Hmm, I will try to reupload diff. It's a new interceptor.

  • eliminate goto
  • fix diff
krytarowski marked an inline comment as done.Dec 6 2018, 7:39 PM
krytarowski added inline comments.
lib/sanitizer_common/sanitizer_common_interceptors.inc
7266–7287

Hmm.. this is evaluating the input string twice... but performance impact is probably marginal, so I will switch to it.

krytarowski edited the summary of this revision. (Show Details)
  • add a new version
vitalybuka accepted this revision.Dec 7 2018, 1:15 PM
vitalybuka added inline comments.
lib/sanitizer_common/sanitizer_common_interceptors.inc
7275

why not strtoll, it returns the same type as interceptor and it's already used in strtonum implementation?

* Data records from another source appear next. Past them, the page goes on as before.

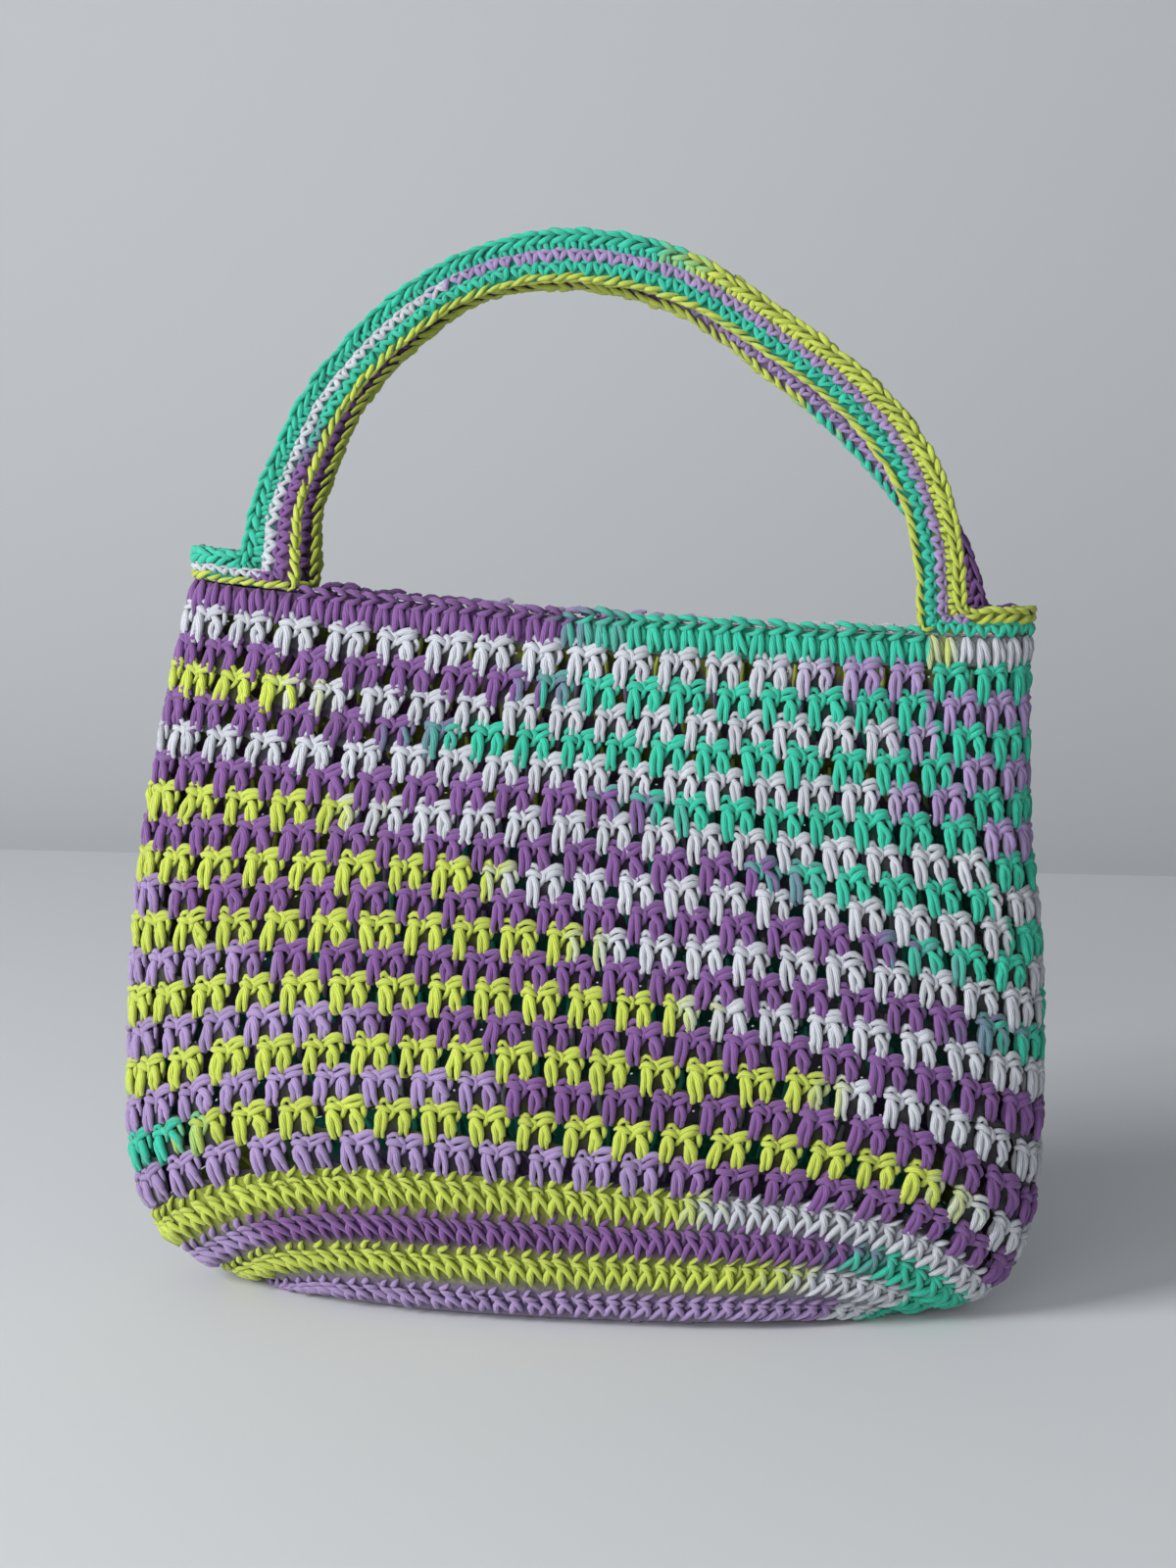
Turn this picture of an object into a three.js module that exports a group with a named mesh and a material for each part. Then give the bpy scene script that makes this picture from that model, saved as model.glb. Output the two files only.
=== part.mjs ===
// Crochet tote bag that stands on its own flat base: a dense base, an openwork body, a firm rim and two
// strap handles joined by an edging over each shoulder.
// Millimetres, +Z up. The front faces -Y, +X is to the right of someone who looks at the front, and the
// origin is the middle of the footprint on the surface that the bag stands on.

import * as THREE from "three";

// Cloth
const CLOTH = 3; // thickness of the crochet
const PARTING = 0.3; // room between neighbouring pieces
const RIB = 0.7; // how far one dense round stands proud of the grooves beside it

// Rounds, counted from the edge of the flat base up to the rim
const BASE_ROUNDS = 4; // dense rounds that turn up out of the flat base
const NET_ROUNDS = 18; // openwork rounds above them
const NET_TOP = BASE_ROUNDS + NET_ROUNDS;
const RIM_TOP = NET_TOP + 1;
const ROUND_RISE = 11; // usual height of one round
const SEAM = PARTING / 2 / ROUND_RISE; // half a parting, in rounds

// Columns round the bag. Each column is one pair of tall stitches, and pairs lean as the work spirals.
const COLUMNS = 44;
const LEAN_COLUMNS = 4; // columns that the net shifts to the right from its top to its foot
const OVAL_POWER = 2.5; // 2 is an ellipse, more is squarer
const OVAL_STEPS = 240;

// The net is cut at twice its stitch pitch. A gap's corners are shares of its cell, from the lower left.
const CELL_COLUMNS = 2;
const CELL_ROUNDS = 2;
const GAP_CORNERS = [
  [0.4, 0.21],
  [0.6, 0.2],
  [0.64, 0.5],
  [0.6, 0.79],
  [0.4, 0.8],
  [0.36, 0.5],
];
const GAP_UNEVENNESS = 0.14;

// Handles and shoulders
const HANDLE_ROWS = 4; // rows of stitches across a strap
const HANDLE_RIB = 0.5;
const HANDLE_STEPS = 34;
const TOP_SPREAD = 4; // each strap's distance from the middle at the top of its arch
const SHOULDER_HEIGHT = 10;
const SHOULDER_FLARE = 7; // how much higher the edging climbs where it meets a strap
const SHOULDER_STEPS = 14;

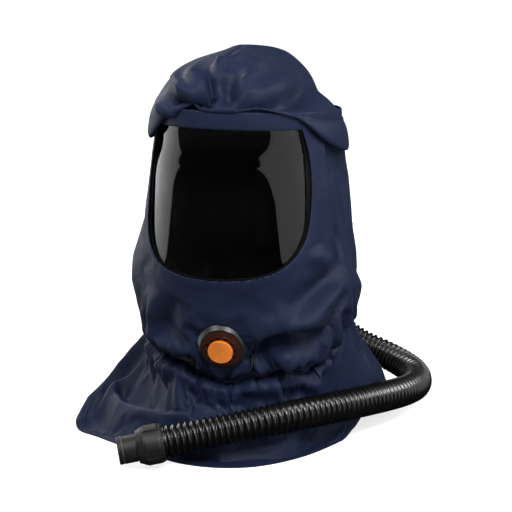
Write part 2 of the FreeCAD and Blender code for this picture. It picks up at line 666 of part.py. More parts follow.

test/sanitizer_common/TestCases/NetBSD/strtonum.cc
45

asserts?

This revision is now accepted and ready to land.Dec 7 2018, 1:15 PM
krytarowski marked 2 inline comments as done.Dec 7 2018, 1:19 PM
krytarowski added inline comments.
lib/sanitizer_common/sanitizer_common_interceptors.inc
7275

It doesn't build, as strtoll isn't a valid interceptor for all sanitizers.

test/sanitizer_common/TestCases/NetBSD/strtonum.cc
45

I will switch to asserts.

vitalybuka added inline comments.Dec 7 2018, 1:49 PM
lib/sanitizer_common/sanitizer_common_interceptors.inc
7275

Ah right, to call REAL we need interceptor or some workaround.
LGTM as is, but we should move these from asan/msan to common at some point

This revision was automatically updated to reflect the committed changes.